Though the dress code does provide flexibility and a very generous range of options, the same school hair policies remain in place for this school year. According to the handbook, students must keep their hair as follows: “Neatly cut and combed, length not to exceed top of eyebrow in front, top of collar in back, nor below the ear on the side. Estimated length of hair should not exceed three inches. Students must have their natural hair color and tapered lengths rather than drastic variations in length and sharp cuts.”

In recent years, complaints have come up across the United States regarding discrimination based on hair style of students. Students across the US, in both private and public institutions, have been suspended for wearing their hair in a natural state. These rules largely discriminate against African-American students, with the New York City Commission on Human Rights stating that students and employees are entitled with the rights to “natural hair, treated or untreated hairstyles such as locs, cornrows, twists, braids, Bantu knots, fades, Afros, and/or the right to keep hair in an uncut or untrimmed state.” The NAACP has also noted this uptick in cases, even going so far as to file a complaint to the Florida Department of Education after a student was suspended for not having their hair in a “tapered cut, off the collar and ears,” as the school handbook describes in a sentiment similar to that of the St. Edward handbook. At the time of its founding, St. Edward High School educated mainly white students, and this remained the same for many years following its founding. In 1993, the handbook said that students’ hair must be “neat,” and a similar statement was made by the 1951 handbook.

However, today the St. Edward community has diversified greatly, with nearly 20% of the student body being African-American. A current senior and member of the Diversity Club said, “When St. Ed’s was founded in 1949, there was a very small population of minority students in the school. The appearance code that was created does not properly attend to the needs of African-American students. It is also disappointing that natural hairstyles for African-American men are not considered natural at our school. I definitely think the appearance code is in need of an update to be more inclusive for students of other cultural backgrounds.” 

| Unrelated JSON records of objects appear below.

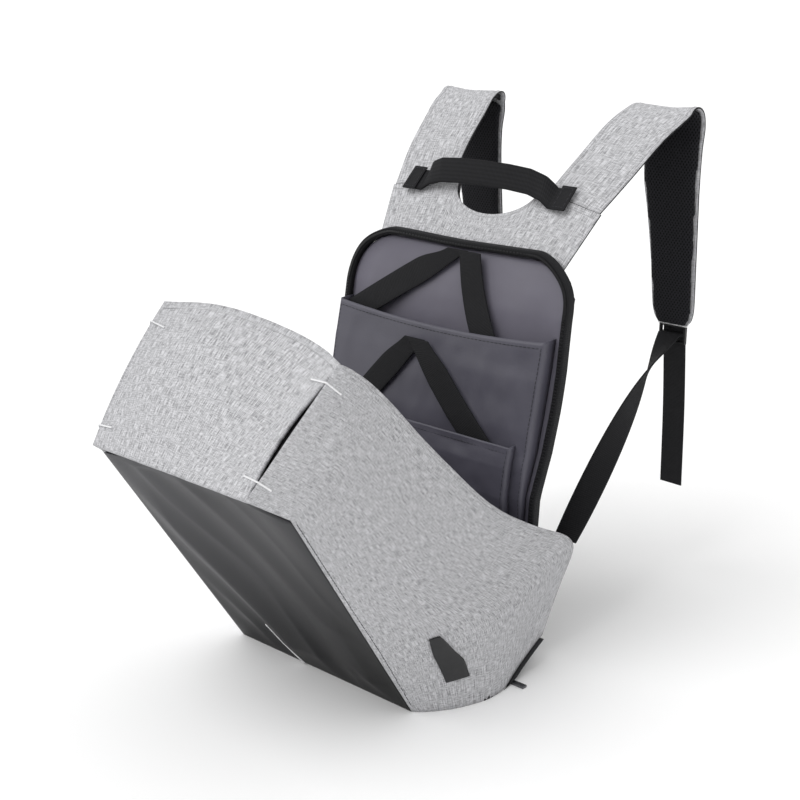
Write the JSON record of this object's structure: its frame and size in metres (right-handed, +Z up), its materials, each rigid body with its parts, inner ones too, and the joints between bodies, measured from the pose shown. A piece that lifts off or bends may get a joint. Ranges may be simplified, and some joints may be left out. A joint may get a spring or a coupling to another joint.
{
  "type": "backpack",
  "caption": "Backpack with a wide clamshell shell standing open on its flat base, a lined back with two pockets, two padded shoulder straps and a grab handle",
  "frame": {"origin": "On the ground, in the middle of the flat base", "axes": "+X is the wearer's right, +Y runs from the bag's front to the wearer's side, +Z is up"},
  "size_m": [0.3301, 0.6133, 0.5335],
  "materials": {
    "coated": "soft sheen",
    "lining": "satin",
    "melange": "matt melange weave",
    "mesh": "matt spacer mesh",
    "metal": "satin",
    "plastic": "satin",
    "pocket": "satin",
    "trim": "matt",
    "webbing": "satin weave"
  },
  "bodies": {
    "root": {"side_panel_right": "melange", "side_panel_left": "melange", "cap_panel": "melange", "front_panel": "coated", "base_panel": "coated", "back_board": "lining", "back_lining": "lining", "back_pad": "mesh", "zip_band": "webbing", "laptop_pocket": "pocket", "small_pocket": "pocket", "yoke": "melange", "yoke_pad": "mesh", "strap_cover_right": "melange", "strap_cover_left": "melange", "strap_pad_right": "mesh", "strap_pad_left": "mesh", "handle": "webbing", "handle_tab_right": "webbing", "handle_tab_left": "webbing", "lower_webbing_right": "webbing", "tail_webbing_right": "webbing", "adjuster_right": "plastic", "lower_webbing_left": "webbing", "tail_webbing_left": "webbing", "adjuster_left": "plastic", "upper_webbing_left": "webbing", "upper_webbing_right": "webbing", "front_webbing_left": "webbing", "front_webbing_right": "webbing", "cable_patch": "plastic", "bright_strip": "trim", "upper_tack_right": "trim", "upper_tack_left": "trim", "lower_tack_right": "trim", "lower_tack_left": "trim", "zip_pull": "metal"}
  },
  "joints": []
}
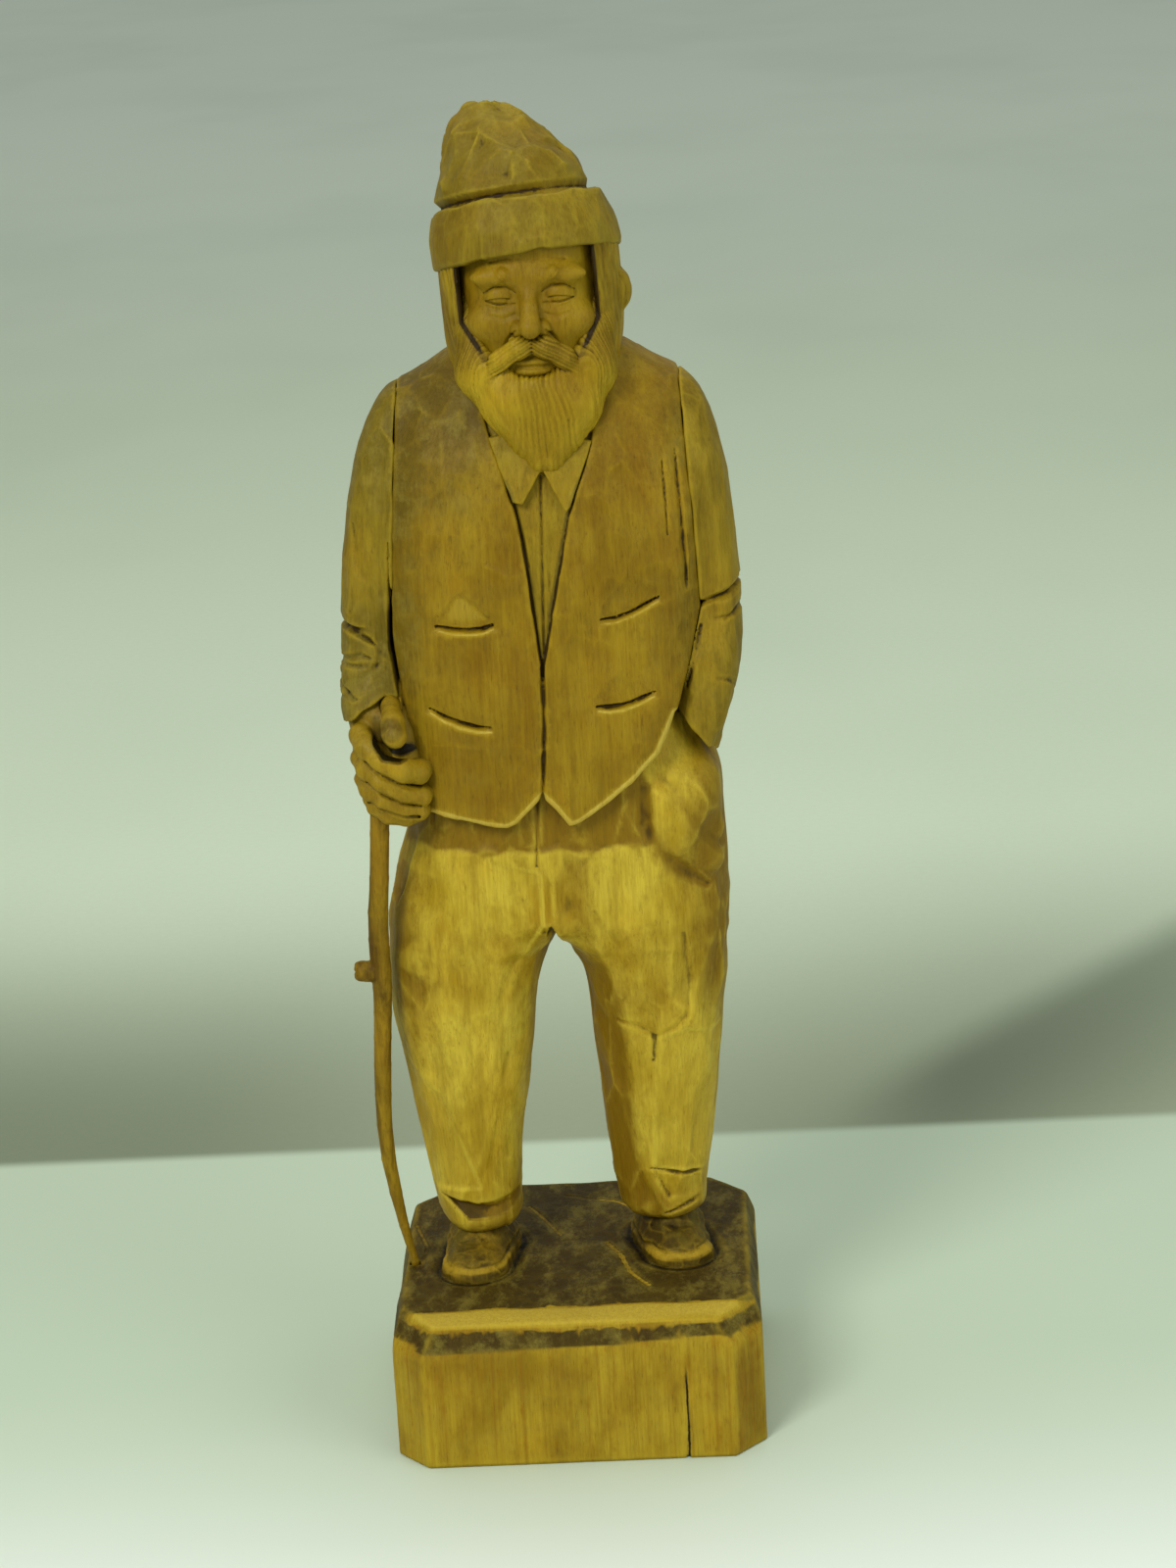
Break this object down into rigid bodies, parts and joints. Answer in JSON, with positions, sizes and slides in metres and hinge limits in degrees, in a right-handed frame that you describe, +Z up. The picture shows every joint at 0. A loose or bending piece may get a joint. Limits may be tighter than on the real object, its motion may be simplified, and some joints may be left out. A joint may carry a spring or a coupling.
{
  "type": "carved wooden figurine",
  "caption": "Carved wooden figurine of an old man in a knit cap and waistcoat, standing on a block base and leaning on a loose stick.",
  "frame": {"origin": "middle of the base block's underside, where the figurine stands", "axes": "+Z up, the figure faces -Y, +X is the figure's left"},
  "size_m": [0.1023, 0.094, 0.3387],
  "materials": {
    "stained_ground": "dark stained top and rim with raw sawn sides, matt",
    "trouser_wood": "raw pale wood, knife-cut, hand-worn satin",
    "waistcoat_wood": "darker worn wood with small gouge marks, satin",
    "sleeve_wood": "raw wood with broad knife cuts, satin",
    "hand_wood": "raw wood, handled, satin",
    "face_wood": "raw wood, smooth-cut, satin",
    "beard_wood": "raw wood with fine V-cut strands",
    "cap_wood": "raw wood with broad facets and grey handling grime",
    "shoe_wood": "raw wood, dusty and darkened, matt",
    "stick_wood": "whittled twig, bark off, satin"
  },
  "bodies": {
    "carving": {"base": "stained_ground", "right_shoe": "shoe_wood", "left_shoe": "shoe_wood", "right_leg": "trouser_wood", "left_leg": "trouser_wood", "trouser_seat": "trouser_wood", "waistcoat": "waistcoat_wood", "shirt_front": "sleeve_wood", "right_sleeve": "sleeve_wood", "left_sleeve": "sleeve_wood", "right_fist": "hand_wood", "face": "face_wood", "beard": "beard_wood", "hair": "beard_wood", "cap_band": "cap_wood", "cap_crown": "cap_wood"},
    "stick": {"stick": "stick_wood"}
  },
  "joints": [
    {"name": "stick_lift", "type": "slide", "parent": "carving", "child": "stick", "axis": [0.0822, -0.107, 0.9909], "range_m": [0, 0.005]}
  ]
}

It is time to consider the unintended consequences of school policies that may still impact the dignity of the student population. As a Holy Cross school that works so dutifully to uphold the dignity of all persons, it is imperative that we continue to examine various policies and practices that might still be limiters.

The current hair code is unintentionally discriminatory, and the fact that a large-percentage of the school community cannot even wear their natural hair is a testament to the outdated nature of the school’s appearance code. As a school whose core values revolve around cultural humility and meeting the needs of all students regardless of race, it is hypocritical for the hair code to remain the same year after year. St. Edward must change the hair code to promote the individuality and natural hair of African-American students, and to remain a leader in promoting cultural diversity within private high schools.

While school uniform policies work due to their ability to level the playing field in an economically diverse school community and decrease clothing-driven judgements, hair policies do not have the same impact. Hairstyles are one of the most cost-effective ways to express individuality, and they often do not come with the same expenses that maintaining an expensive wardrobe would come with. A senior and member of the diversity club also said, “I do think that the hair restrictions limit individuality and expressive ability of students. It doesn’t allow all students to be comfortable with their appearance or differentiate themselves from their classmates with their hair.” Promoting individual expression, so long as it is within reasonable bounds, can increase creativity, self-discovery, and promotion of a personal or cultural identity. In restricting hair styles, the school is limiting individuality, and consequently the ability for students to realize or promote their individual beliefs and personality. 

Lastly, the unprofessionalism surrounding long-hair has been receding. Billionaire CEO and founder of the Virgin Group Sir Richard Branson has always had long-hair and been able to maintain a global business empire. Mark Cuban had long-hair, too, as well as many others. Even various male teachers at the school today have long hairstyles. It is clear that long-hair is not an obstacle to success in the modern world, so long as it is well-maintained, as evidenced by the success of many with hair that may have been previously described as “hippie.” As student Luke Winstead said, “A student should be allowed to grow out his hair and have any style he pleases so long as it is well-maintained.” Jackson Miller echoed this same sentiment by saying “Long hair should be allowed as long as it is maintained and not all over the place.” I have heard this common thread from many students and faculty: that as long as hair is maintained properly, of a natural color, and is not cut in an attention seeking, drastic manner (i.e. mohawks), then professionalism and respectability remains. 

If St. Ed’s wishes to increase diversity, individuality, and play a part in decreasing unintended racial discrimination, then the school must rethink and revise the hair appearance code.